If you’re a PA or NP thinking about launching a clinic, expanding into multiple states or partnering with investors, one legal doctrine could derail your entire plan: the Corporate Practice of Medicine (CPOM).
In states that enforce CPOM, clinicians who don’t follow the rules risk license violations, clawbacks and even fraud accusations.
Veteran healthcare attorney Jeff Cohen of Florida Healthcare Law Firm has spent nearly four decades setting up legal structures for healthcare businesses nationwide. He offers advice to help clinicians avoid costly mistakes.
What is CPOM?
CPOM is a compliance law that prevents a layperson from owning a healthcare business. In the the roughly two-thirds of states that enforce this structure of governance, only licensed healthcare professionals can legally own a clinical practice.
The laws are state-based, so the rules in each state differ dramatically from those in others. Some states even apply CPOM to dental practices. Some extend it to mid-level providers. And these laws can change every year.
- Examples of states with strict CPOM laws include New York, Texas and California
- Moderate CPOM states include Illinois, Colorado and Florida
- Examples of states with more relaxed CPOM laws include Alaska, Nevada and Missouri
“State legislatures meet regularly, and they tinker with healthcare laws constantly. You can’t assume what worked last year still works now,” says Cohen.
Why CPOM exists and why it’s complicated
The rationale behind CPOM is to separate clinical decision-making from economic pressure. Lawmakers hope to protect the integrity of patient care by preventing non-clinicians from owning medical practices.
On its face, this sounds like a good idea, but in practice, it just creates tedious hoops for busy clinicians and entrepreneurs to jump through.
“The economic pressures on clinicians don’t disappear just because you’ve separated clinical from administrative ownership. If anything, those pressures come more from the payors than from business partners,” says Cohen.
Like the law or not, clinicians still must follow it when operating in CPOM states. If your structure violates CPOM, the consequences can be real and severe.
What happens if you’re out of compliance
Here’s what can happen if your entity is out of compliance in a CPOM-restricted state:
- State-level fines
- Invalidation of your business structure
- Payors demand full repayment of reimbursements
- Accusations of insurance fraud or False Claims Act violations
- Criminal exposure (in extreme cases)
“I’ve seen clients exposed after insurance companies ran background checks on the Secretary of State filings, saw a non-clinician listed as the owner and demanded every penny back. This isn’t theoretical. It happens,” says Cohen.
The legal workaround for CPOM
The most common way to comply with CPOM while involving non-clinicians is to create a Management Services Organization (MSO). In this model, the clinical services are delivered by a provider-owned entity. A separate entity owned by non-clinicians, called the MSO, handles operations, HR, billing, marketing and infrastructure. A management services agreement (MSA) defines the relationship between the two.
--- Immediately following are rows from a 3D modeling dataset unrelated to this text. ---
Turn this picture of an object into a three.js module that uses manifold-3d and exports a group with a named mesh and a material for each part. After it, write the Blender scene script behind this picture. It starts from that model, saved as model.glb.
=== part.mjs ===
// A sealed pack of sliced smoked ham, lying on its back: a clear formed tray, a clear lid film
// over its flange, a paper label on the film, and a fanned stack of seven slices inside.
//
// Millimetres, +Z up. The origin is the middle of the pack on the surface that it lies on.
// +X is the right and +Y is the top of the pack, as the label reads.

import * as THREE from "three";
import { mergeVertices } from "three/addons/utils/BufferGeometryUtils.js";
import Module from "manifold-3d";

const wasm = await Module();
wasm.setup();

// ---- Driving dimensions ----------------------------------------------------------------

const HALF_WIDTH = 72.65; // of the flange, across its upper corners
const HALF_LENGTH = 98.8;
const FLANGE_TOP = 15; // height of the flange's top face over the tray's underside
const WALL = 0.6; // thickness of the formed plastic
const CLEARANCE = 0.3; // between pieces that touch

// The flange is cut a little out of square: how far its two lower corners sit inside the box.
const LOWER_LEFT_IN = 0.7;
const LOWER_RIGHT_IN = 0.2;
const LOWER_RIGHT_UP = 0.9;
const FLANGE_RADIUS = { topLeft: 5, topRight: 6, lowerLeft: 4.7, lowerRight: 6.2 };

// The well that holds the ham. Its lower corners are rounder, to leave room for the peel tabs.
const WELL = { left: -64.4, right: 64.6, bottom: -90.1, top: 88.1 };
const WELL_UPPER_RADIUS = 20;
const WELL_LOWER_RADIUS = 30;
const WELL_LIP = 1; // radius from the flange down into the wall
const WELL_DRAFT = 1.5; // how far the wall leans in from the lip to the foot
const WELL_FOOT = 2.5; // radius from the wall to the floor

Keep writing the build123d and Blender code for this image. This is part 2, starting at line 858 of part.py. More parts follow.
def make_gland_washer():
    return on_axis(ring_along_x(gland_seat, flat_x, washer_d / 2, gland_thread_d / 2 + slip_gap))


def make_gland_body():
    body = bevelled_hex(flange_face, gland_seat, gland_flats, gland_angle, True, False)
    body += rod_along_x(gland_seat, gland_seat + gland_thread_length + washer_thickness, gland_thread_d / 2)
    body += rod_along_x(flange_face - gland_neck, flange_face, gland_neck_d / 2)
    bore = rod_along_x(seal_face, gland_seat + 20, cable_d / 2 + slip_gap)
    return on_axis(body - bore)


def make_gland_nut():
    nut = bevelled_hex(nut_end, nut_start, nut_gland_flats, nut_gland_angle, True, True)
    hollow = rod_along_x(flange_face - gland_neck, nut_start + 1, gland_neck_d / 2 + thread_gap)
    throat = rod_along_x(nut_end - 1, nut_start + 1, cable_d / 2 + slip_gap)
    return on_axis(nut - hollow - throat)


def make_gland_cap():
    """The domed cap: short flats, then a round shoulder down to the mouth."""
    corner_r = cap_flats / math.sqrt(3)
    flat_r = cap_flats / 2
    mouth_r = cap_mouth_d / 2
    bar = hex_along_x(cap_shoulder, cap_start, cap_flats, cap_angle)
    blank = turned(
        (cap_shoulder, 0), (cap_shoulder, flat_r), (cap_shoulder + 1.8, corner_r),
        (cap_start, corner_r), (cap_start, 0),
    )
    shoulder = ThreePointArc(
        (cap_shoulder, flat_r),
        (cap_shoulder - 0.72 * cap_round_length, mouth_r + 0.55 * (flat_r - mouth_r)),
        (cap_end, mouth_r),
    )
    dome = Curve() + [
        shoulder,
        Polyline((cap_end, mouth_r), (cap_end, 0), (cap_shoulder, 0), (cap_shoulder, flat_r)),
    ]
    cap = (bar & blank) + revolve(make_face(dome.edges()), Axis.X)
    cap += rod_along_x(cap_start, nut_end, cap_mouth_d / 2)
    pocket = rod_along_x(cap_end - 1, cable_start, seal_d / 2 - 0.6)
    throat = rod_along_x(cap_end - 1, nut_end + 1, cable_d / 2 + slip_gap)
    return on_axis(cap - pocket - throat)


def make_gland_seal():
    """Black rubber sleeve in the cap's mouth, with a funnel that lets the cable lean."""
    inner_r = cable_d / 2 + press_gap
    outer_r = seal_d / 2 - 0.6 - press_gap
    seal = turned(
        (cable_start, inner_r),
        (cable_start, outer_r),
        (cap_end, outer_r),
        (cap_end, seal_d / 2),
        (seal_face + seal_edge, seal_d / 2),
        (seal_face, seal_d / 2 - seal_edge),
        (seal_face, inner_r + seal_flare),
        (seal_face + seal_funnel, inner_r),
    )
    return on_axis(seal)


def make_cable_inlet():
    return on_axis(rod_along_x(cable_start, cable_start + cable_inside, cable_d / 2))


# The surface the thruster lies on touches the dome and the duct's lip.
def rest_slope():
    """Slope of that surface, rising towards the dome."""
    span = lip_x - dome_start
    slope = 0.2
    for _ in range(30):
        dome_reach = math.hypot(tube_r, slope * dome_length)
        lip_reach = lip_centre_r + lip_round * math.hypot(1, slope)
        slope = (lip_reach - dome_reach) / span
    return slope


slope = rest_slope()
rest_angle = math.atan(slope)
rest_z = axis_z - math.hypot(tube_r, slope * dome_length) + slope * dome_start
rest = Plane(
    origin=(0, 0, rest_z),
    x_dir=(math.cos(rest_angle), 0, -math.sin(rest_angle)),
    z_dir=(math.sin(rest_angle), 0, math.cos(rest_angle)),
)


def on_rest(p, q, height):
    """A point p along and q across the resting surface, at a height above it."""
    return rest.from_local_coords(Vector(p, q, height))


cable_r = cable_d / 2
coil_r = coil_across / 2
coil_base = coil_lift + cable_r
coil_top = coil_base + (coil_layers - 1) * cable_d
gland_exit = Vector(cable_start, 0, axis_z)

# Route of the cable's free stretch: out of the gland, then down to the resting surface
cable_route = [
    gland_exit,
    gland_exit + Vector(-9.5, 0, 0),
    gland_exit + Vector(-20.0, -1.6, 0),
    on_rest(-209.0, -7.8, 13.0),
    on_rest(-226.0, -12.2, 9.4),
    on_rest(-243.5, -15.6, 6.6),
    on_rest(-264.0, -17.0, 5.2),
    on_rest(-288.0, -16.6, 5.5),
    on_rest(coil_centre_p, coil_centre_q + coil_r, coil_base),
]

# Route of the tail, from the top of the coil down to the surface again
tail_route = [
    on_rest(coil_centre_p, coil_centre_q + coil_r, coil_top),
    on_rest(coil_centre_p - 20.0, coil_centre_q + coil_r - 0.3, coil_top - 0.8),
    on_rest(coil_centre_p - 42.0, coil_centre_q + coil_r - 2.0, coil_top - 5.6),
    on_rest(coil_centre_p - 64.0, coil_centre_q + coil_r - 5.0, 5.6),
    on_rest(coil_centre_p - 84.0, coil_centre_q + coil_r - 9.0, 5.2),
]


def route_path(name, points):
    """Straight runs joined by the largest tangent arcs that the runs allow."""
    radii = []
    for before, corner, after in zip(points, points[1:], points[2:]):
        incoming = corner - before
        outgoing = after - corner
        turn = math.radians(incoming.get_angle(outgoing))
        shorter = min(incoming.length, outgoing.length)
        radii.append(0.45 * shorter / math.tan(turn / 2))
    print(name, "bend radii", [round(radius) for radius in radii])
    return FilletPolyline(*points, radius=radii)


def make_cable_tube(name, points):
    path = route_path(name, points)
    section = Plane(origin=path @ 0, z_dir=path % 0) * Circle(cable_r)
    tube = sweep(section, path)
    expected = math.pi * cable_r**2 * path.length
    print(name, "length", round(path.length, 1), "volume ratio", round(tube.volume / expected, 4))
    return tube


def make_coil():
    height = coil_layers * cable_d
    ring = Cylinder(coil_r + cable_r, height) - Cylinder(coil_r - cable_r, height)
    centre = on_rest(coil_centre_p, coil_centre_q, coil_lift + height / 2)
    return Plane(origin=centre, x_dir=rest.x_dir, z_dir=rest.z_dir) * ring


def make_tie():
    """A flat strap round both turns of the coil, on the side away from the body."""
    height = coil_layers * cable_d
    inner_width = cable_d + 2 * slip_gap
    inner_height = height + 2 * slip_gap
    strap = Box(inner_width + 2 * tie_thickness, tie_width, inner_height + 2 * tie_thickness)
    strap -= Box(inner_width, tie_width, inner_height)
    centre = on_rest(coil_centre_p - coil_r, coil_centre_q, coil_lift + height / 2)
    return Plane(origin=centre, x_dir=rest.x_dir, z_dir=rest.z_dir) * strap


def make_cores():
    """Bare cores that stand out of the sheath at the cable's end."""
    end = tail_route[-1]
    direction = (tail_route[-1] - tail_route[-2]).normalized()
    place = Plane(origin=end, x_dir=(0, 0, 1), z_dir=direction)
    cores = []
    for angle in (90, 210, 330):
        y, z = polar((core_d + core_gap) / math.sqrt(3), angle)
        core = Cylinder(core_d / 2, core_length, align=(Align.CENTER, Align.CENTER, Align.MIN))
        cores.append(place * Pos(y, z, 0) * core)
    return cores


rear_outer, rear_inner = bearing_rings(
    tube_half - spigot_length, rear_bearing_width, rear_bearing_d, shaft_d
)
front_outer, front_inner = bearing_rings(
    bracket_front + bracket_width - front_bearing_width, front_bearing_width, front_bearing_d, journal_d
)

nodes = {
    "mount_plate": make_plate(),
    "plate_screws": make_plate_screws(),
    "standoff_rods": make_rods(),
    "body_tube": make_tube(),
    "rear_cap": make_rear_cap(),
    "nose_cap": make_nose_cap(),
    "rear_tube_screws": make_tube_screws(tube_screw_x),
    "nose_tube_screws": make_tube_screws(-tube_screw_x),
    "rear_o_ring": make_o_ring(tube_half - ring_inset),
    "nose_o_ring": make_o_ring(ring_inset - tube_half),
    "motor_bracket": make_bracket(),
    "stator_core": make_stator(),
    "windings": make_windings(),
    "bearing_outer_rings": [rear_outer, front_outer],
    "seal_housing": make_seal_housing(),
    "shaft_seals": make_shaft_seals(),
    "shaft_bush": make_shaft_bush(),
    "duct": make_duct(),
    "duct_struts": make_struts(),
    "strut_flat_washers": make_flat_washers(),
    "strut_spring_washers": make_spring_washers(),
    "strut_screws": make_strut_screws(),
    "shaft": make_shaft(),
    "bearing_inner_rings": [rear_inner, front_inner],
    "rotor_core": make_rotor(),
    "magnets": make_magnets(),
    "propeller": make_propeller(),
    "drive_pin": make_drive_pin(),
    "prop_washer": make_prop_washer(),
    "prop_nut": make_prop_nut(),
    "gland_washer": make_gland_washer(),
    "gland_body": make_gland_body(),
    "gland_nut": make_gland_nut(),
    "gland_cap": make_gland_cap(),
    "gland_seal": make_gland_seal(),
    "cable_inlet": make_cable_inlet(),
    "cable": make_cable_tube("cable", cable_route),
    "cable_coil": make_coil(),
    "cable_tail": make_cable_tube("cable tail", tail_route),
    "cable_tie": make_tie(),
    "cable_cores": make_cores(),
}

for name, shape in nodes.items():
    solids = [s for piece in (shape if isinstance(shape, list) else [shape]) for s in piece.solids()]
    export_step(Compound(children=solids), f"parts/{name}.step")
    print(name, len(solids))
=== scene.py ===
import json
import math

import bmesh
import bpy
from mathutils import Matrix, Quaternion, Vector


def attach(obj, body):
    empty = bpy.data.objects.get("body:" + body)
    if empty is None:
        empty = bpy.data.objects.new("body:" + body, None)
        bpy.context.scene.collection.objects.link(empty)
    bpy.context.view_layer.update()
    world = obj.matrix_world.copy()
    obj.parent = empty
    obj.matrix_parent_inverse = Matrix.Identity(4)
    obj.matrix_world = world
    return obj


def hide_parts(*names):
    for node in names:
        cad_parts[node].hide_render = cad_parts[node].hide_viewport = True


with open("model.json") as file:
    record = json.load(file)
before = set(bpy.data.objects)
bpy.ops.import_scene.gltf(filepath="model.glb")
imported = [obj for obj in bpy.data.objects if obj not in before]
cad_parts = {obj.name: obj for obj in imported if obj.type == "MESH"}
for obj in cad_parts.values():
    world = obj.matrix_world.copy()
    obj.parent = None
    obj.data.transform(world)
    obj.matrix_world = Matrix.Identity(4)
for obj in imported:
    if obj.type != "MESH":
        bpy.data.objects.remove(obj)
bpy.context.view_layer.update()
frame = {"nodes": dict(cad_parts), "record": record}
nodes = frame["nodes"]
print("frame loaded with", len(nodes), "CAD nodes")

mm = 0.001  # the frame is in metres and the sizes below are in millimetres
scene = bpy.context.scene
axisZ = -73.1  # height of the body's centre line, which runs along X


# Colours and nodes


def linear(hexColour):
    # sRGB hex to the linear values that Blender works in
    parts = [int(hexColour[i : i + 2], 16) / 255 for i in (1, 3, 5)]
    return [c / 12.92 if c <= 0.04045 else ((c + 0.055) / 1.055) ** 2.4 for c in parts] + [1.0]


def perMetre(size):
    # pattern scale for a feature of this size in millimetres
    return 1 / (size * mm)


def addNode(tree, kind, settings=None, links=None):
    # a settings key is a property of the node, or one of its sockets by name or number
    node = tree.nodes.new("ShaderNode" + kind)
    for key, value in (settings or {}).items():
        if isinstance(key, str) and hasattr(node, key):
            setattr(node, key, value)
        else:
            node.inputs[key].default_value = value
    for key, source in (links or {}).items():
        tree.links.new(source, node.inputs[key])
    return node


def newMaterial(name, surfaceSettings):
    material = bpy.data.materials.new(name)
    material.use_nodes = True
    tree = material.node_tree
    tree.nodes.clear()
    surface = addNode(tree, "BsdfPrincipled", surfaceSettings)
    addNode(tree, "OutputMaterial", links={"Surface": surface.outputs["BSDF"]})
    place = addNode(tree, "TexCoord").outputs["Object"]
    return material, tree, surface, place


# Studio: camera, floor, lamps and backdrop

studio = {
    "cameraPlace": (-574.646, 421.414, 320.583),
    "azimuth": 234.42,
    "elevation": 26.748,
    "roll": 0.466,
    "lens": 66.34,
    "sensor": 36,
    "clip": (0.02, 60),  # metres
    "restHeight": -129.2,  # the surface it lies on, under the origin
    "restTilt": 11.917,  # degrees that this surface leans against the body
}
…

This lets business partners or investors participate in the business without owning the clinical side.
While MSO setups may seem like unnecessary bureaucracy, they’re necessary to healthcare law’s current reality. “You have to build for compliance,” says Cohen.
Do small practices still need to comply?
What if you’re a solo NP launching a mobile IV hydration clinic? Or just starting your first med spa location?
You still need to comply with CPOM laws if you’re operating in a state where it’s on the books.
“The law doesn’t care how small you are. If you’re in a CPOM state, the law applies to you the same as it would to a national chain,” says Cohen.
What if you want to sell?
Even in non-CPOM states, you may want to choose an MSO structure to appeal to investors. Private equity buyers prefer MSO models, says Cohen. “If you plan to sell down the line, build your business how your future buyer wants it. That means separating clinical from operational functions now/”
Can a spouse or family member own part of the practice?
If your spouse is handling operations, this doesn’t typically violate CPOM as long as ownership of the clinical entity belongs to the licensed provider. Once a non-clinician owns equity, you need to structure things carefully.
“Sometimes a family member can be a lender instead of an owner, but it has to be done right,” says Cohen.
What to look for in a healthcare lawyer
CPOM is not something to figure out through online templates, ChatGPT or a general business attorney. “Do not hire your cousin who does real estate closings for this. You need someone who structures CPOM-compliant businesses regularly,” says Cohen.
His advice: Ask for proof. How many CPOM or MSO structures has the lawyer handled this month? Can they explain the issue in writing within a day? Can they provide references?
“If they can’t explain the difference between CPOM and anti-kickback in under five minutes, don’t hire them.”
If you’re launching a practice or planning to grow across state lines, get your structure right. Because when it comes to CPOM, the cost of being wrong isn’t just a fine. It could be your license, your business or worse.
Disclaimer: This article is intended for informational purposes only and does not constitute legal advice. Laws governing the Corporate Practice of Medicine (CPOM) vary by state and are subject to change. Clinicians and healthcare business owners should consult a qualified healthcare attorney familiar with CPOM and other relevant state-specific regulations before making any legal or structural decisions.